→ **SET TASK**:
Will you repeat only the lines beginning at the one that mentions "const plum = new" and ending at the one that mentions "and the camera.", both of them included, exactly?

→ **LISTING**:

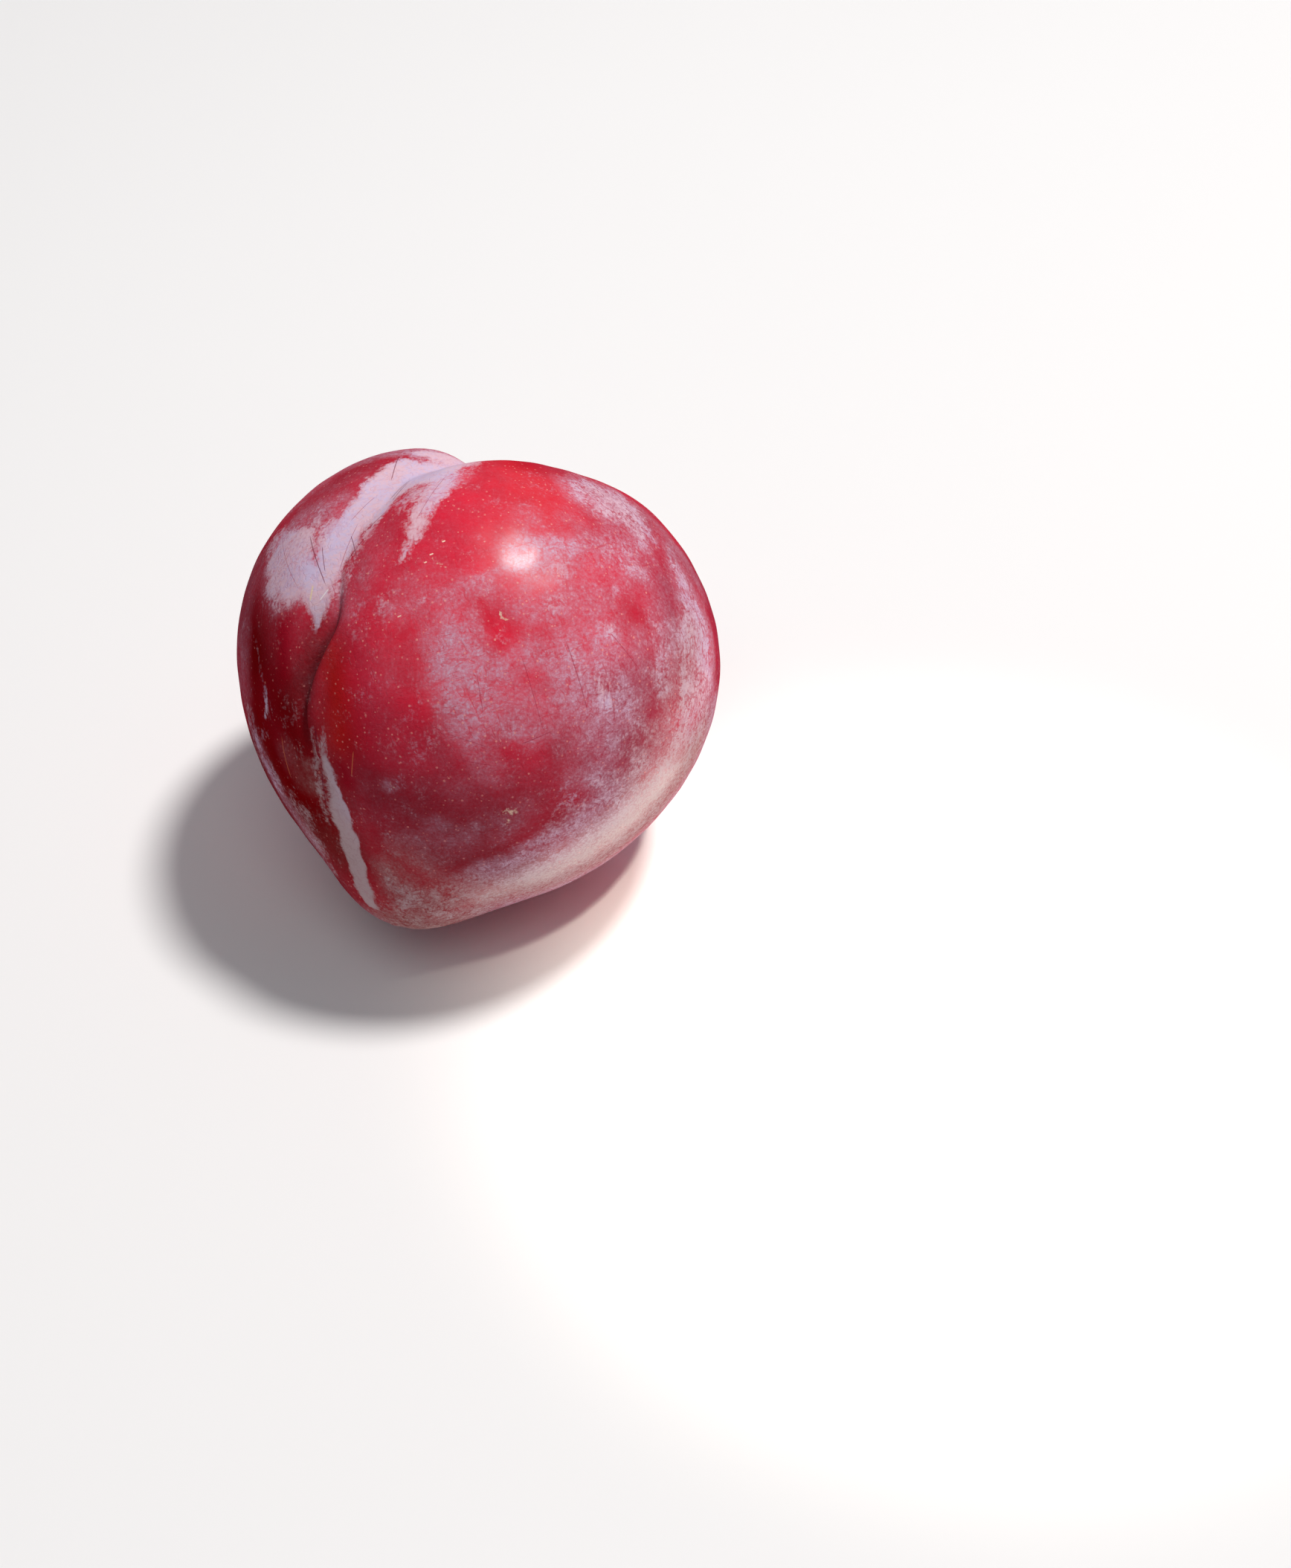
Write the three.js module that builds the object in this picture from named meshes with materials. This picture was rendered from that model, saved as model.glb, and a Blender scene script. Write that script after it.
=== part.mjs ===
// A ripe red dessert plum, picked and lying on its side, as one solid.
//
// Millimetres, +Z up. The fruit rests on a small flat spot at z = 0, and the origin is the
// point of that spot straight below the middle of the fruit. The tip points to -Y and down,
// the stem cavity to +Y and up, and the suture lies on the upper side, a little to -X.
//
// The skin is one closed surface. Its distance from the middle of the fruit is worked out for
// every direction: a round body, plus the heart shape, the blunt tip, the hollow round the
// stem, and the suture groove between the two cheeks. Directions are given on the fruit
// itself by two angles: the polar angle from the stem end (0) to the tip end (180), and the
// turn round the fruit from the suture side (0), positive towards the right cheek.

import * as THREE from 'three';
import { mergeVertices } from 'three/addons/utils/BufferGeometryUtils.js';

// ---- Driving dimensions, in millimetres and degrees ----

const BODY_RADIUS = 31.5;            // middle of the fruit to the skin of the round body
const AXIS_STRETCH = -1.4;           // added at both ends of the axis
const STEM_END_STRETCH = -1.1;       // added at the stem end, taken off at the tip end
const SUTURE_SIDE_SWELL = 1.0;       // added on the suture side, taken off opposite
const RIGHT_CHEEK_SWELL = 0.1;       // added on the right cheek, taken off the left
const CHEEK_SWELL = 0.4;             // added on both cheeks

const FLANK_TAPER = 1.7;             // the flanks draw in towards the tip by this much
const FLANK_POLAR = 125;
const FLANK_SPREAD = 48;

const TIP_RISE = 4.3;                // height of the blunt tip over the body
const TIP_SPREAD = 16.4;
const TIP_LEAN = 15.5;               // the tip leans towards the suture side
const TIP_SWAY = 1;                  // and a little towards the right cheek

const CAVITY_DEPTH = 6.5;            // hollow round the stem
const CAVITY_SPREAD = 19;

const VALLEY_DEPTH = 0.4;            // broad valley along the suture, at the tip
const VALLEY_STEM_DEPTH = 2.15;      // extra depth of the valley at the stem end
const VALLEY_STEM_SPREAD = 69;
const VALLEY_HALF_WIDTH = 7.9;
const CREASE_HALF_WIDTH = 1.6;       // sharp crease on the valley's floor

const REST_POLAR = 132;              // the direction that points down, towards the surface
const REST_TURN = 205;
const REST_HEIGHT = 28.2;            // middle of the fruit over the surface
const REST_SIDE_FLATTENING = 0.6;    // the lower side is a little flatter than the rest
const REST_SIDE_SPREAD = 26;
const REST_SIDE_POLAR = 126;
const REST_SIDE_TURN = 234;

// The whole suture bends towards the right cheek at the stem end, by an angle of turn.
const VALLEY_BENDS = [{ polar: 24, spread: 12, amount: 16 }];

// Lower down, the crease wanders from side to side on the valley's floor.
const CREASE_BENDS = [
  { polar: 56, spread: 8, amount: 2.3 },
  { polar: 85, spread: 8, amount: 3.4 },
  { polar: 109, spread: 13, amount: -4.8 },
  { polar: 139, spread: 13, amount: 4 },
];

// The crease is deepest on the upper side, halfway down the fruit.
const CREASE_DEPTHS = [
  { polar: 55, spread: 30, amount: 0.3 },
  { polar: 97, spread: 14, amount: 0.55 },
  { polar: 130, spread: 25, amount: 0.2 },
];

// Long low swells keep the skin from being a perfect figure. Each one is a wave that runs
// through the fruit along `axis` (suture side, right cheek, stem).
const SWELLS = [
  { axis: [0.8, 0.5, 0.3], waves: 3.1, height: 0.18, start: 0.4 },
  { axis: [-0.2, 0.9, -0.4], waves: 4.3, height: 0.14, start: 1.9 },
  { axis: [0.3, -0.4, 0.85], waves: 5.2, height: 0.12, start: 3.3 },
  { axis: [0.9, -0.3, -0.2], waves: 6.1, height: 0.08, start: 5.1 },
];

const ROWS = 44;                     // facets from stem to tip
const COLUMNS = 72;                  // facets round the fruit
const COLUMN_CROWDING = 0.62;        // columns crowd towards the suture, 0 for none

const SKIN_RED = 0x8e1528;
const SKIN_ROUGHNESS = 0.42;

// ---- Directions on the fruit ----

const { degToRad, radToDeg, clamp } = THREE.MathUtils;

// Falls from 1 at zero to almost nothing at twice the spread.
function bell(distance, spread) {
  return Math.exp(-((distance / spread) ** 2));
}

// Sum of what each part of a list, such as a bend or a depth, adds at a polar angle.
function sumOfBells(parts, polar) {
  return parts.reduce((sum, part) => sum + part.amount * bell(polar - part.polar, part.spread), 0);
}

// Unit vector of a polar angle and a turn: x to the suture, y to the right cheek, z to the stem.
function fruitDirection(polar, turn) {
  return new THREE.Vector3().setFromSphericalCoords(1, degToRad(polar), degToRad(turn))
    .applyMatrix4(SPHERICAL_TO_FRUIT);
}

// three.js counts its spherical turn from +Z towards +X with the pole on +Y.
const SPHERICAL_TO_FRUIT = new THREE.Matrix4().makeBasis(
  new THREE.Vector3(0, 1, 0),
  new THREE.Vector3(0, 0, 1),
  new THREE.Vector3(1, 0, 0),
);

const TIP_DIRECTION = new THREE.Vector3(
  Math.sin(degToRad(TIP_LEAN)),
  Math.sin(degToRad(TIP_SWAY)),
  -1,
).normalize();
const REST_SIDE_DIRECTION = fruitDirection(REST_SIDE_POLAR, REST_SIDE_TURN);
const DOWN = fruitDirection(REST_POLAR, REST_TURN);

// ---- The skin ----

// Turn of the valley's floor off the suture side at a polar angle.
function valleyTurn(polar) {
  return sumOfBells(VALLEY_BENDS, polar);
}

// Turn of the crease, which follows the valley and adds its own bends.
function creaseTurn(polar) {
  return valleyTurn(polar) + sumOfBells(CREASE_BENDS, polar);
}

// Angle of arc from a direction to a line that runs from stem to tip at the turn `lineTurn`.
// On the far side of the fruit, where the groove has ended, it is the angle to the nearer end.
function angleToLine(polar, turn, lineTurn) {
  const offset = degToRad(turn - lineTurn);
  if (Math.cos(offset) < 0) {
    return Math.min(polar, 180 - polar);
  }
  return Math.abs(radToDeg(Math.asin(clamp(Math.sin(degToRad(polar)) * Math.sin(offset), -1, 1))));
}

// Depth of the suture at a direction: the broad valley and the crease on its floor.
function sutureDepth(polar, turn) {
  const toValley = angleToLine(polar, turn, valleyTurn(polar));
  const toCrease = angleToLine(polar, turn, creaseTurn(polar));
  const valley = VALLEY_DEPTH + VALLEY_STEM_DEPTH * bell(polar, VALLEY_STEM_SPREAD);
  const crease = sumOfBells(CREASE_DEPTHS, polar);
  return valley * bell(toValley, VALLEY_HALF_WIDTH) + crease * bell(toCrease, CREASE_HALF_WIDTH);
}

// Height of the long swells at a direction.
function swellHeight(direction) {
  return SWELLS.reduce((sum, { axis, waves, height, start }) => {
    const along = direction.dot(new THREE.Vector3(...axis).normalize());
    return sum + height * Math.sin(waves * along + start);
  }, 0);
}

// Distance from the middle of the fruit to its skin, before the flat spot is pressed in.
function skinRadius(direction) {
  const { x: suture, y: cheek, z: stem } = direction;
  const polar = radToDeg(Math.acos(clamp(stem, -1, 1)));
  const turn = radToDeg(Math.atan2(cheek, suture));
  const body = BODY_RADIUS + AXIS_STRETCH * stem ** 2 + STEM_END_STRETCH * stem ** 3
    + SUTURE_SIDE_SWELL * suture + RIGHT_CHEEK_SWELL * cheek + CHEEK_SWELL * cheek ** 2;
  const toTip = radToDeg(direction.angleTo(TIP_DIRECTION));
  const toRestSide = radToDeg(direction.angleTo(REST_SIDE_DIRECTION));
  return body
    - FLANK_TAPER * bell(polar - FLANK_POLAR, FLANK_SPREAD)
    + TIP_RISE * bell(toTip, TIP_SPREAD)
    - CAVITY_DEPTH * bell(polar, CAVITY_SPREAD)
    - sutureDepth(polar, turn)
    - REST_SIDE_FLATTENING * bell(toRestSide, REST_SIDE_SPREAD)
    + swellHeight(direction);
}

// Skin that would sink below the surface is drawn back to it, which leaves the flat spot.
function restingRadius(direction) {
  const downward = direction.dot(DOWN);
  const free = skinRadius(direction);
  return free * downward > REST_HEIGHT ? REST_HEIGHT / downward : free;
}

// Even turns become turns that crowd towards the crease and follow its bends.
function crowdedTurn(polar, evenTurn) {
  const crowded = evenTurn - COLUMN_CROWDING * Math.sin(evenTurn);
  const nearSuture = (1 + Math.cos(evenTurn)) / 2;
  return radToDeg(crowded) + creaseTurn(polar) * nearSuture;
}

// ---- Placing the fruit as it lies ----

// Turns the fruit so that DOWN points to -Z and the stem end leans back to +Y.
function restingTurn() {
  const up = DOWN.clone().negate();
  const stem = new THREE.Vector3(0, 0, 1);
  const back = stem.sub(up.clone().multiplyScalar(up.z)).normalize();
  const right = new THREE.Vector3().crossVectors(back, up);
  return new THREE.Matrix4().makeBasis(right, back, up).transpose();
}

// A sphere of facets whose corners are carried out to the skin of the resting fruit.
function plumGeometry() {
  const sphere = new THREE.SphereGeometry(1, COLUMNS, ROWS);
  sphere.deleteAttribute('normal');
  sphere.deleteAttribute('uv');
  const geometry = mergeVertices(sphere);
  const corners = geometry.getAttribute('position');
  const lay = restingTurn();
  const corner = new THREE.Vector3();
  for (let i = 0; i < corners.count; i += 1) {
    corner.fromBufferAttribute(corners, i);
    const polar = radToDeg(Math.acos(clamp(corner.y, -1, 1)));
    const evenTurn = Math.atan2(corner.x, corner.z);
    const direction = fruitDirection(polar, crowdedTurn(polar, evenTurn));
    const point = direction.clone().multiplyScalar(restingRadius(direction)).applyMatrix4(lay);
    corners.setXYZ(i, point.x, point.y, Math.max(0, point.z + REST_HEIGHT));
  }
  geometry.computeVertexNormals();
  return geometry;
}

const plum = new THREE.Mesh(
  plumGeometry(),
  new THREE.MeshStandardMaterial({ color: SKIN_RED, roughness: SKIN_ROUGHNESS, metalness: 0 }),
);
plum.name = 'plum';

const fruit = new THREE.Group();
fruit.add(plum);

export default fruit;
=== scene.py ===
"""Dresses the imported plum: its skin, the floor it lies on, the light and the camera.

The fruit's own sizes are in millimetres and degrees, as in the solid. A place on the skin is
given by two angles: the polar angle from the stem end (0) to the tip end (180), and the turn
round the fruit from the suture side (0), positive towards the right cheek. Blender objects are
in metres, in the solid's frame: the tip points to -Y, the stem end to +Y, and z = 0 is the
surface that the fruit rests on.
"""

from __future__ import annotations

import logging
import math
from dataclasses import dataclass
from enum import Enum
from functools import cached_property
from typing import Any, NamedTuple, Sequence, Union

import bpy
import numpy as np
from mathutils import Matrix, Vector

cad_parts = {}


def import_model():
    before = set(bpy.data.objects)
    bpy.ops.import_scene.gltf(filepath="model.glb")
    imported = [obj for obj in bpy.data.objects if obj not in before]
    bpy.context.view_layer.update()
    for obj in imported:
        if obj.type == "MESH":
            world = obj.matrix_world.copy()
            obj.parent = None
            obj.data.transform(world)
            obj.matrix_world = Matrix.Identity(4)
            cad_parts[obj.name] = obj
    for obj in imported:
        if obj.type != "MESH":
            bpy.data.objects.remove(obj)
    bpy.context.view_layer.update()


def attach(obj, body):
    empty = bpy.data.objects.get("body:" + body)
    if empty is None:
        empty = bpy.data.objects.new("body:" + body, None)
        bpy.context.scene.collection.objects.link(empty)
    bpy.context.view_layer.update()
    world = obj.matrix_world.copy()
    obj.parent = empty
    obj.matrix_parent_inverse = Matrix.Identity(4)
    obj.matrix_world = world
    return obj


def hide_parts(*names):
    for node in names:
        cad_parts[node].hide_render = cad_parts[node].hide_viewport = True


log = logging.getLogger("plum")

MM = 0.001
Array = np.ndarray
Colour = tuple[float, float, float]


def bell(distance: Array | float, spread: float) -> Array | float:
    """Falls from 1 at zero to almost nothing at twice the spread: exp of minus the square.

    Args:
        distance: distance from the bell's middle.
        spread: distance at which the bell has fallen to 1/e.

    Returns:
        The height of the bell, 0 to 1.
    """
    return np.exp(-((distance / spread) ** 2))


def smooth(low: float, high: float, value: Array) -> Array:
    """Rises from 0 to 1 between low and high along 3t^2 - 2t^3.

    Args:
        low: value at which the rise starts.
        high: value at which it ends.
        value: what is compared with them.

    Returns:
        The rise, 0 to 1.
    """
    t = np.clip((value - low) / (high - low), 0.0, 1.0)
    return t * t * (3.0 - 2.0 * t)


def direction_of(polar: Array | float, turn: Array | float) -> Array:
    """Unit vectors of places on the fruit.

    Args:
        polar: polar angles in degrees.
        turn: turns in degrees.

    Returns:
        Vectors with x to the suture, y to the right cheek and z to the stem.
    """
    p, t = np.radians(polar), np.radians(turn)
    return np.stack([np.sin(p) * np.cos(t), np.sin(p) * np.sin(t), np.cos(p) + 0.0 * t], axis=-1)


def unit(vector: Sequence[float]) -> Array:
    """The vector at length 1."""
    array = np.asarray(vector, float)
    return array / np.linalg.norm(array)


def angle_between(aim: Array, other: Array) -> Array:
    """Angle in degrees between each direction and another."""
    return np.degrees(np.arccos(np.clip(aim @ other, -1.0, 1.0)))


@dataclass(frozen=True)
class PolarBell:
    """One term of a sum of bells along the polar angle."""

    polar: float
    spread: float
    amount: float


@dataclass(frozen=True)
class Swell:
    """A low wave through the fruit along an axis."""

    axis: tuple[float, float, float]
    waves: float
    height: float
    start: float


def sum_of_bells(parts: Sequence[PolarBell], polar: Array) -> Array:
    """What all the terms add at each polar angle.

    Args:
        parts: the terms.
        polar: polar angles in degrees.

    Returns:
        The sum of amount times bell(polar - part's polar, part's spread).
    """
    total = np.zeros_like(np.asarray(polar, float))
    for part in parts:
        total = total + part.amount * bell(polar - part.polar, part.spread)
    return total


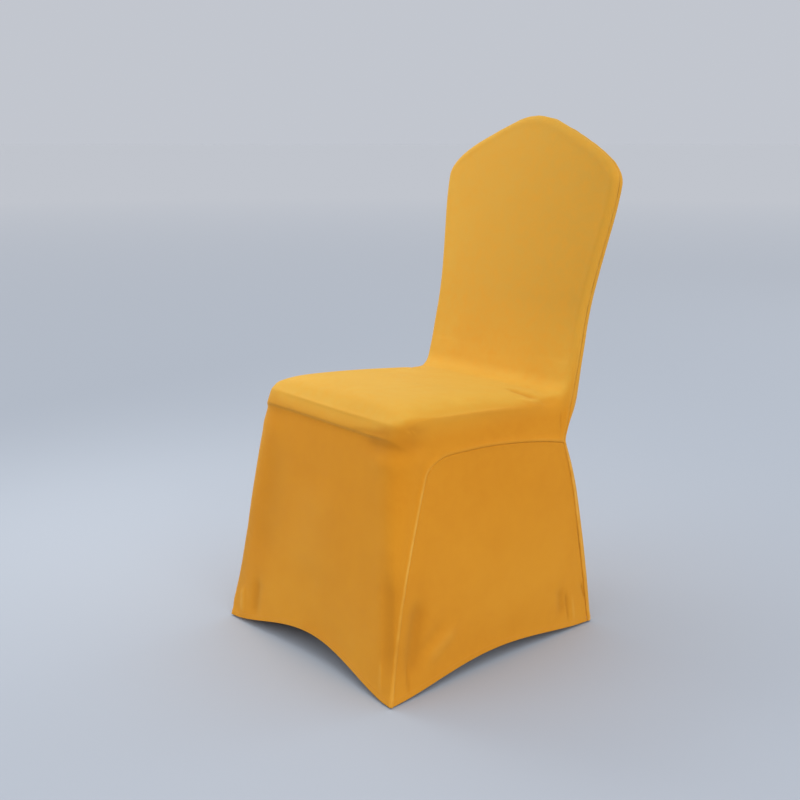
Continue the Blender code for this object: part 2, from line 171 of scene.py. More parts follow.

→ **RESULT BELOW**:
const plum = new THREE.Mesh(
  plumGeometry(),
  new THREE.MeshStandardMaterial({ color: SKIN_RED, roughness: SKIN_ROUGHNESS, metalness: 0 }),
);
plum.name = 'plum';

const fruit = new THREE.Group();
fruit.add(plum);

export default fruit;
=== scene.py ===
"""Dresses the imported plum: its skin, the floor it lies on, the light and the camera.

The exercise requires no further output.